— Begin —

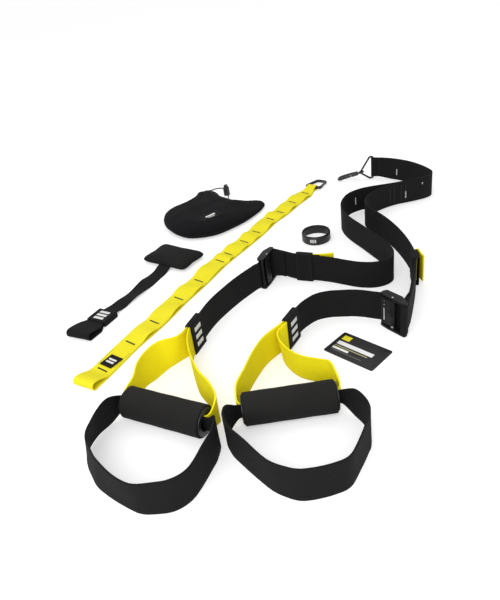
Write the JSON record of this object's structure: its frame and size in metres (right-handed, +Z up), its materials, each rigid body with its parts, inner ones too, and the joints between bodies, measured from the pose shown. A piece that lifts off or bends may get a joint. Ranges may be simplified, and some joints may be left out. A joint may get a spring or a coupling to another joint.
{
  "type": "suspension trainer",
  "caption": "Suspension trainer laid out flat: twin webbing straps with cam buckles, foam grips and foot cradles, anchor strap, door anchor, bag, band and card.",
  "frame": {"origin": "centre of the laid-out set's box in plan, on the floor plane that it lies on; the bag's free cord and its lock are left out of that box", "axes": "+Z up, +Y from the foot cradles towards the top ring, +X to the right of a viewer at the foot cradles"},
  "size_m": [0.7376, 0.9854, 0.0592],
  "materials": {
    "anchor_yellow": "woven nylon, matt",
    "bag_cloth": "fine mesh, matt",
    "band_rubber": "silicone, matt",
    "black_metal": "black coating, satin",
    "black_plastic": "moulded, fine grain",
    "card_print": "printed card, matt",
    "grip_foam": "closed-cell foam, matt",
    "label_black": "woven label, matt",
    "spring_steel": "bright",
    "webbing_black": "woven nylon, matt",
    "webbing_yellow": "woven nylon, matt"
  },
  "bodies": {
    "straps": {"anchor_patch": "label_black", "anchor_sling": "webbing_black", "anchor_strap": "anchor_yellow", "bag_body": "bag_cloth", "bag_drawstring": "webbing_black", "bag_label": "label_black", "card": "card_print", "cord_lock_body": "black_plastic", "cord_lock_spring": "spring_steel", "door_loop": "webbing_black", "door_pad": "grip_foam", "door_sleeve": "label_black", "door_strap": "webbing_black", "left_buckle_frame": "black_metal", "left_cam_pin": "spring_steel", "left_cam_spring": "spring_steel", "left_foot_cradle": "webbing_black", "left_keeper": "webbing_black", "left_label_sleeve": "label_black", "left_lower_strap": "webbing_black", "left_main_strap": "webbing_black", "left_pull_tab": "webbing_yellow", "left_yellow_sling": "webbing_yellow", "right_buckle_frame": "black_metal", "right_cam_pin": "spring_steel", "right_cam_spring": "spring_steel", "right_foot_cradle": "webbing_black", "right_keeper": "webbing_black", "right_label_sleeve": "label_black", "right_lower_strap": "webbing_black", "right_main_strap": "webbing_black", "right_pull_tab": "webbing_yellow", "right_yellow_sling": "webbing_yellow", "wristband": "band_rubber"},
    "ring": {"delta_ring": "black_metal"},
    "eye": {"swivel_eye": "black_metal"},
    "hook": {"snap_hook_body": "black_metal", "snap_hook_gate_pin": "spring_steel"},
    "hook_gate": {"snap_hook_gate": "black_metal", "snap_hook_gate_spring": "spring_steel"},
    "carabiner": {"carabiner_body": "black_metal", "carabiner_gate_pin": "spring_steel"},
    "carabiner_gate": {"carabiner_gate": "black_metal", "carabiner_gate_spring": "spring_steel"},
    "left_cam": {"left_cam_lever": "black_metal"},
    "right_cam": {"right_cam_lever": "black_metal"},
    "left_grip": {"left_grip_foam": "grip_foam", "left_grip_tube": "black_plastic", "left_grip_cap_near": "black_plastic", "left_grip_cap_far": "black_plastic"},
    "right_grip": {"right_grip_foam": "grip_foam", "right_grip_tube": "black_plastic", "right_grip_cap_near": "black_plastic", "right_grip_cap_far": "black_plastic"},
    "lock_button": {"cord_lock_button": "black_plastic"}
  },
  "joints": [
    {"name": "ring_swing", "type": "hinge", "parent": "straps", "child": "ring", "pos_m": [0.27328, 0.43752, 0.028], "axis": [0, 0, 1], "range_deg": [-60, 35]},
    {"name": "hook_sway", "type": "hinge", "parent": "ring", "child": "eye", "pos_m": [0.24428, 0.43752, 0.01944], "axis": [0, 0, 1], "range_deg": [-25, 60]},
    {"name": "hook_swivel", "type": "hinge", "parent": "eye", "child": "hook", "pos_m": [0.23317, 0.442, 0.01587], "axis": [-0.8885, 0.359, -0.2857], "continuous": true},
    {"name": "hook_gate_hinge", "type": "hinge", "parent": "hook", "child": "hook_gate", "pos_m": [0.21767, 0.43982, 0.01183], "axis": [0.2649, -0.107, -0.9583], "range_deg": [0, 28], "stiffness_Nm_per_rad": 0.03, "springref_deg": -28.65},
    {"name": "carabiner_swing", "type": "hinge", "parent": "straps", "child": "carabiner", "pos_m": [0.12428, 0.42452, 0.0055], "axis": [0.7627, -0.6468, 0], "range_deg": [0, 110]},
    {"name": "carabiner_gate_hinge", "type": "hinge", "parent": "carabiner", "child": "carabiner_gate", "pos_m": [0.15537, 0.44002, 0.00395], "axis": [-0.0314, -0.0371, -0.9988], "range_deg": [0, 30], "stiffness_Nm_per_rad": 0.03, "springref_deg": -28.65},
    {"name": "left_cam_hinge", "type": "hinge", "parent": "straps", "child": "left_cam", "pos_m": [-0.0233, 0.01864, 0.0296], "axis": [0, 0, 1], "range_deg": [0, 60], "stiffness_Nm_per_rad": 0.04, "springref_deg": -28.65},
    {"name": "right_cam_hinge", "type": "hinge", "parent": "straps", "child": "right_cam", "pos_m": [0.14355, -0.17469, 0.0296], "axis": [0, 0, 1], "range_deg": [0, 60], "stiffness_Nm_per_rad": 0.04, "springref_deg": -28.65},
    {"name": "left_grip_spin", "type": "hinge", "parent": "straps", "child": "left_grip", "pos_m": [-0.19422, -0.30648, 0.022], "axis": [0.8652, -0.5015, 0], "continuous": true},
    {"name": "right_grip_spin", "type": "hinge", "parent": "straps", "child": "right_grip", "pos_m": [-0.03272, -0.32448, 0.022], "axis": [1, 0, 0], "continuous": true},
    {"name": "lock_button_press", "type": "slide", "parent": "straps", "child": "lock_button", "axis": [0, 0, -1], "range_m": [0, 0.003], "stiffness_N_per_m": 700, "springref_m": -0.002, "deforming": ["cord_lock_spring"]}
  ]
}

— End —

Write every line of the material above again, exactly.

» **RESPONSE TO THIS TASK**:
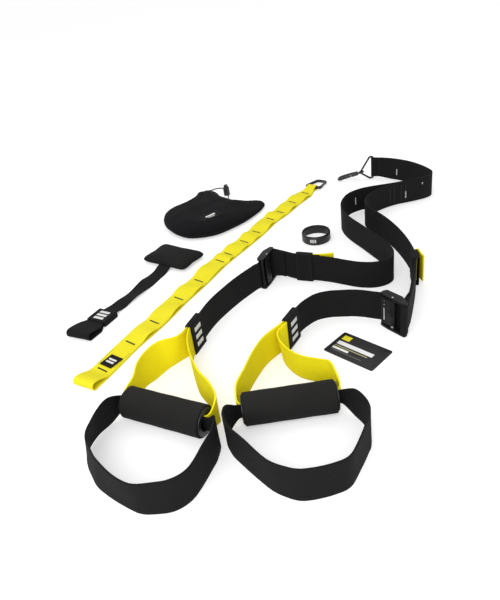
Write the JSON record of this object's structure: its frame and size in metres (right-handed, +Z up), its materials, each rigid body with its parts, inner ones too, and the joints between bodies, measured from the pose shown. A piece that lifts off or bends may get a joint. Ranges may be simplified, and some joints may be left out. A joint may get a spring or a coupling to another joint.
{
  "type": "suspension trainer",
  "caption": "Suspension trainer laid out flat: twin webbing straps with cam buckles, foam grips and foot cradles, anchor strap, door anchor, bag, band and card.",
  "frame": {"origin": "centre of the laid-out set's box in plan, on the floor plane that it lies on; the bag's free cord and its lock are left out of that box", "axes": "+Z up, +Y from the foot cradles towards the top ring, +X to the right of a viewer at the foot cradles"},
  "size_m": [0.7376, 0.9854, 0.0592],
  "materials": {
    "anchor_yellow": "woven nylon, matt",
    "bag_cloth": "fine mesh, matt",
    "band_rubber": "silicone, matt",
    "black_metal": "black coating, satin",
    "black_plastic": "moulded, fine grain",
    "card_print": "printed card, matt",
    "grip_foam": "closed-cell foam, matt",
    "label_black": "woven label, matt",
    "spring_steel": "bright",
    "webbing_black": "woven nylon, matt",
    "webbing_yellow": "woven nylon, matt"
  },
  "bodies": {
    "straps": {"anchor_patch": "label_black", "anchor_sling": "webbing_black", "anchor_strap": "anchor_yellow", "bag_body": "bag_cloth", "bag_drawstring": "webbing_black", "bag_label": "label_black", "card": "card_print", "cord_lock_body": "black_plastic", "cord_lock_spring": "spring_steel", "door_loop": "webbing_black", "door_pad": "grip_foam", "door_sleeve": "label_black", "door_strap": "webbing_black", "left_buckle_frame": "black_metal", "left_cam_pin": "spring_steel", "left_cam_spring": "spring_steel", "left_foot_cradle": "webbing_black", "left_keeper": "webbing_black", "left_label_sleeve": "label_black", "left_lower_strap": "webbing_black", "left_main_strap": "webbing_black", "left_pull_tab": "webbing_yellow", "left_yellow_sling": "webbing_yellow", "right_buckle_frame": "black_metal", "right_cam_pin": "spring_steel", "right_cam_spring": "spring_steel", "right_foot_cradle": "webbing_black", "right_keeper": "webbing_black", "right_label_sleeve": "label_black", "right_lower_strap": "webbing_black", "right_main_strap": "webbing_black", "right_pull_tab": "webbing_yellow", "right_yellow_sling": "webbing_yellow", "wristband": "band_rubber"},
    "ring": {"delta_ring": "black_metal"},
    "eye": {"swivel_eye": "black_metal"},
    "hook": {"snap_hook_body": "black_metal", "snap_hook_gate_pin": "spring_steel"},
    "hook_gate": {"snap_hook_gate": "black_metal", "snap_hook_gate_spring": "spring_steel"},
    "carabiner": {"carabiner_body": "black_metal", "carabiner_gate_pin": "spring_steel"},
    "carabiner_gate": {"carabiner_gate": "black_metal", "carabiner_gate_spring": "spring_steel"},
    "left_cam": {"left_cam_lever": "black_metal"},
    "right_cam": {"right_cam_lever": "black_metal"},
    "left_grip": {"left_grip_foam": "grip_foam", "left_grip_tube": "black_plastic", "left_grip_cap_near": "black_plastic", "left_grip_cap_far": "black_plastic"},
    "right_grip": {"right_grip_foam": "grip_foam", "right_grip_tube": "black_plastic", "right_grip_cap_near": "black_plastic", "right_grip_cap_far": "black_plastic"},
    "lock_button": {"cord_lock_button": "black_plastic"}
  },
  "joints": [
    {"name": "ring_swing", "type": "hinge", "parent": "straps", "child": "ring", "pos_m": [0.27328, 0.43752, 0.028], "axis": [0, 0, 1], "range_deg": [-60, 35]},
    {"name": "hook_sway", "type": "hinge", "parent": "ring", "child": "eye", "pos_m": [0.24428, 0.43752, 0.01944], "axis": [0, 0, 1], "range_deg": [-25, 60]},
    {"name": "hook_swivel", "type": "hinge", "parent": "eye", "child": "hook", "pos_m": [0.23317, 0.442, 0.01587], "axis": [-0.8885, 0.359, -0.2857], "continuous": true},
    {"name": "hook_gate_hinge", "type": "hinge", "parent": "hook", "child": "hook_gate", "pos_m": [0.21767, 0.43982, 0.01183], "axis": [0.2649, -0.107, -0.9583], "range_deg": [0, 28], "stiffness_Nm_per_rad": 0.03, "springref_deg": -28.65},
    {"name": "carabiner_swing", "type": "hinge", "parent": "straps", "child": "carabiner", "pos_m": [0.12428, 0.42452, 0.0055], "axis": [0.7627, -0.6468, 0], "range_deg": [0, 110]},
    {"name": "carabiner_gate_hinge", "type": "hinge", "parent": "carabiner", "child": "carabiner_gate", "pos_m": [0.15537, 0.44002, 0.00395], "axis": [-0.0314, -0.0371, -0.9988], "range_deg": [0, 30], "stiffness_Nm_per_rad": 0.03, "springref_deg": -28.65},
    {"name": "left_cam_hinge", "type": "hinge", "parent": "straps", "child": "left_cam", "pos_m": [-0.0233, 0.01864, 0.0296], "axis": [0, 0, 1], "range_deg": [0, 60], "stiffness_Nm_per_rad": 0.04, "springref_deg": -28.65},
    {"name": "right_cam_hinge", "type": "hinge", "parent": "straps", "child": "right_cam", "pos_m": [0.14355, -0.17469, 0.0296], "axis": [0, 0, 1], "range_deg": [0, 60], "stiffness_Nm_per_rad": 0.04, "springref_deg": -28.65},
    {"name": "left_grip_spin", "type": "hinge", "parent": "straps", "child": "left_grip", "pos_m": [-0.19422, -0.30648, 0.022], "axis": [0.8652, -0.5015, 0], "continuous": true},
    {"name": "right_grip_spin", "type": "hinge", "parent": "straps", "child": "right_grip", "pos_m": [-0.03272, -0.32448, 0.022], "axis": [1, 0, 0], "continuous": true},
    {"name": "lock_button_press", "type": "slide", "parent": "straps", "child": "lock_button", "axis": [0, 0, -1], "range_m": [0, 0.003], "stiffness_N_per_m": 700, "springref_m": -0.002, "deforming": ["cord_lock_spring"]}
  ]
}